Chapter 15 of the U.S. Bankruptcy Code was enacted to mediate claims and proceedings between international bankruptcy proceedings.  The debtor tried to declare the Mexico proceeding a “foreign main proceeding”, an issue the Court had not yet decided.  At this in this decision was the two-fold question: 

(1) does the Court have the authority under Chapter 15 of the Bankruptcy Code to issue a preliminary injunction to protect Vitro SAB and its non-debtor guarantor subsidiaries; and (2) has Vitro SAB and its non-debtor subsidiaries met the requirements for a preliminary injunction to issue.

On the first question, the Court observed that Chapter 15 was enacted “so as to provide effective mechanisms for dealing with cases of cross-border insolvency”.  The Court determined that it had authority to grant an injunction during the “gap” period:  i.e., “the period between the filing of a chapter 15 petition and a court’s determination of whether to grant recognition to the relevant foreign proceeding”. 

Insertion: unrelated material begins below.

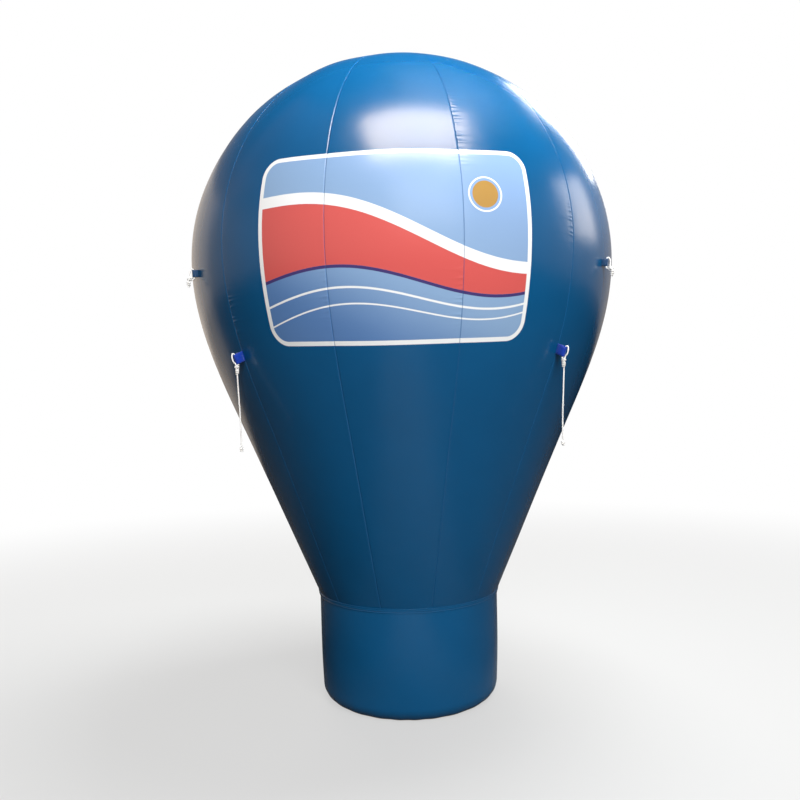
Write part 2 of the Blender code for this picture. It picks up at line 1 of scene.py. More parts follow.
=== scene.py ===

The discussion of the second question, however, is the more interesting.  The first question was whether even the clear statutory protections of a stay “can be extended to Vitro SAB’s non-debtor subsidiaries”.   Here the Court said yes.  But then, in determining whether the four-part test for obtaining a preliminary injunction was satisfied ((1) that he is likely to succeed on the merits, (2) that he is likely to suffer irreparable harm in the absence of preliminary relief, (3) that the balance of equities tips in his favor, and (4) that an injunction is in the public interest), the Court held that the likelihood of success was not to be applied to whether the restructuring was going to be successful in Mexico (if it is successful the debtor argued that that would extinguish the claims in the U.S. that the debtor wanted to stay) but rather should be applied to the merits of the underlying litigation — i.e., “to the non-bankruptcy action itself”.    On the record before it the Court could not make that determination.  The Court also found that the other requisites for an injunction were not met to subsidiaries and assets other than of the debtor itself.

The decision is on appeal, and argument was heard in the Fifth Circuit in May 2012.